Avoiding the "plastic toy frog" look
One of the areas that Bartoli worked on for ages was the bright color schemes of Pandora's creatures — which manage to be striking without looking garish or tacky. As you've no doubt already heard, the designers looked at real-life sources of color in nature, including ocean life, but also insects, amphibians and the plumage of parrots or toucans. But Bartoli says it wasn't easy to avoid something fake-looking:
The challenge was to make brightly colored creatures that didn't feel like plastic toys. A good test that helped highlight the difference between the two I did early on was to take images of a plastic toy frog and compare them with a real Amazonian poison dart frog. Both have bright colors in simple shapes and a shiny surface, but there is a subtle break up in the live frog that makes all the difference.
I love the idea that he studied a plastic toy to learn what not to do.

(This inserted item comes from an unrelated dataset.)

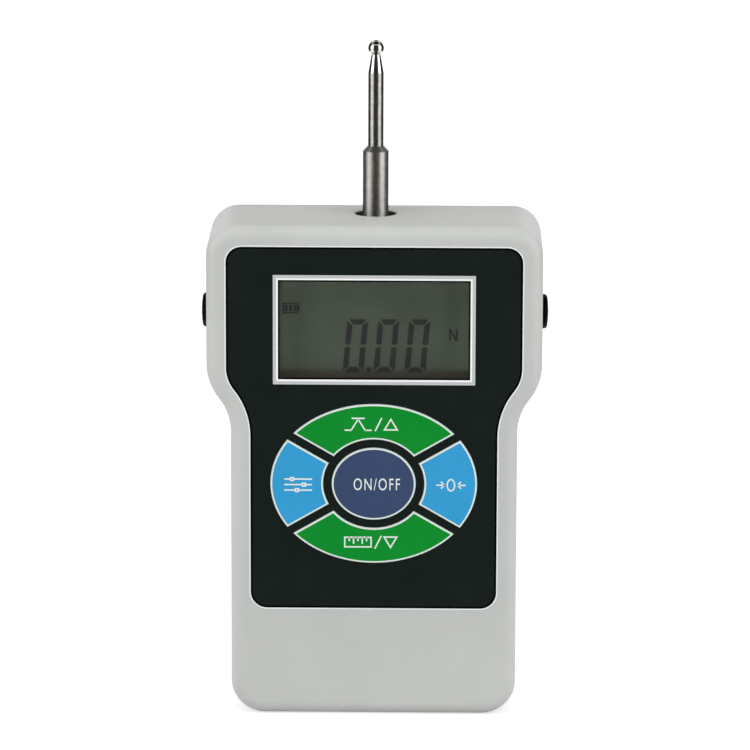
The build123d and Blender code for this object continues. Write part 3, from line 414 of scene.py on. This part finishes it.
def bar(shape, start, end, width, y):
    """A straight printed stroke between two (x, z) points."""
    along = (Vector(end) - Vector(start)).normalized()
    side = Vector((-along.y, along.x)) * width / 2
    a, b = Vector(start), Vector(end)
    flat_face(shape, [a - side, b - side, b + side, a + side], y)


def closed_line(shape, corners, width, y):
    """A printed outline along the inside of a polygon, with mitred corners."""
    face = flat_face(shape, corners, y)
    bmesh.ops.inset_region(shape, faces=[face], thickness=width, use_even_offset=True,
                           use_boundary=True)
    bmesh.ops.delete(shape, geom=[face], context="FACES_ONLY")


def round_line(shape, centre, radius, width, y, stretch):
    """A printed ring, stretched or squeezed sideways into an oval."""
    loops = []
    for reach in (radius, radius - width):
        made = bmesh.ops.create_circle(shape, cap_ends=False, segments=40, radius=reach)
        turn = Matrix.Translation((centre[0], y, centre[1])) @ Matrix.Rotation(pi / 2, 4, "X")
        squeeze = Matrix.Diagonal((1 + (stretch - 1) * radius / reach, 1, 1, 1))
        bmesh.ops.transform(shape, matrix=turn @ squeeze, verts=made["verts"])
        loops += {edge for vert in made["verts"] for edge in vert.link_edges}
    bmesh.ops.bridge_loops(shape, edges=loops)


def lettering(shape, words, centre, width, height, y, spacing):
    """Plain sans letters fitted into a width and height, facing the front."""
    curve = bpy.data.curves.new("lettering", "FONT")
    curve.body = words
    curve.space_character = spacing
    holder = bpy.data.objects.new("lettering", curve)
    bpy.context.scene.collection.objects.link(holder)
    bpy.context.view_layer.update()
    mesh = bpy.data.meshes.new_from_object(holder)
    bpy.data.objects.remove(holder)
    low = Vector([min(v.co[i] for v in mesh.vertices) for i in range(2)])
    high = Vector([max(v.co[i] for v in mesh.vertices) for i in range(2)])
    fit = Matrix.Diagonal((width / (high.x - low.x), height / (high.y - low.y), 1, 1))
    middle = Matrix.Translation(((low.x + high.x) / -2, (low.y + high.y) / -2, 0))
    stand = Matrix.Translation((centre[0], y, centre[1])) @ Matrix.Rotation(pi / 2, 4, "X")
    mesh.transform(stand @ fit @ middle)
    shape.from_mesh(mesh)


def raise_print(shape, rise):
    """Gives the flat faces a thickness towards the front, as a closed solid."""
    bmesh.ops.recalc_face_normals(shape, faces=shape.faces)
    for face in shape.faces:
        face.normal_update()
        if face.normal.y > 0:
            face.normal_flip()
    grown = bmesh.ops.extrude_face_region(shape, geom=list(shape.faces), use_keep_orig=True)
    moved = [part for part in grown["geom"] if isinstance(part, bmesh.types.BMVert)]
    bmesh.ops.translate(shape, verts=moved, vec=(0, -rise, 0))
    bmesh.ops.recalc_face_normals(shape, faces=shape.faces)


def as_object(name, shape, material):
    """Turns the bmesh into an object with this material."""
    mesh = bpy.data.meshes.new(name)
    shape.to_mesh(mesh)
    shape.free()
    mesh.materials.append(material)
    made = bpy.data.objects.new(name, mesh)
    bpy.context.scene.collection.objects.link(made)
    return made


def make_piece(name, shape, material, body):
    """A piece that rides on a body."""
    piece = as_object(name, shape, material)
    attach(piece, body)


def front_outline(node_name):
    """One flat face inside the outermost edge of a solid's flat front."""
    shape = bmesh.new()
    shape.from_mesh(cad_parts[node_name].data)
    bmesh.ops.remove_doubles(shape, verts=shape.verts, dist=1e-6)
    front = min(vert.co.y for vert in shape.verts)
    behind = [vert for vert in shape.verts if vert.co.y > front + 1e-6]
    bmesh.ops.delete(shape, geom=behind, context="VERTS")
    leftmost = min(shape.verts, key=lambda vert: vert.co.x)
    rim = [edge for edge in shape.edges if edge.is_boundary]
    outer, ends = set(), {leftmost}
    while ends:
        reached = {edge for edge in rim if edge not in outer and ends & set(edge.verts)}
        outer |= reached
        ends = {vert for edge in reached for vert in edge.verts} - ends
    inner = [edge for edge in shape.edges if edge not in outer]
    bmesh.ops.delete(shape, geom=inner, context="EDGES_FACES")
    loose = [vert for vert in shape.verts if not vert.link_edges]
    bmesh.ops.delete(shape, geom=loose, context="VERTS")
    for edge in [edge for edge in shape.edges if edge.link_faces]:
        bmesh.ops.delete(shape, geom=list(edge.link_faces), context="FACES_ONLY")
    face = bmesh.ops.contextual_create(shape, geom=list(shape.edges))["faces"][0]
    face.normal_update()
    if face.normal.y > 0:
        face.normal_flip()
    return shape, face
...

And production designer Robert Stromberg says there's a good reason why the kind of bioluminescent look you see in the movie had never been done before: "It can look really bad, really fast." It can also look very cheesy if not handled right, he adds. "Obviously, the scare is that it's going to look like a black-light Elvis painting, and it very well could have gone that direction." The designers spent months and months experimenting with different combinations of techniques — "layers of diffusion, amounts of glow, intensity of color, color combination" — to get it right. "We did enough testing that we realized that there really is something there, and it works in our world, in the way these deep-sea fish comunicate and so on."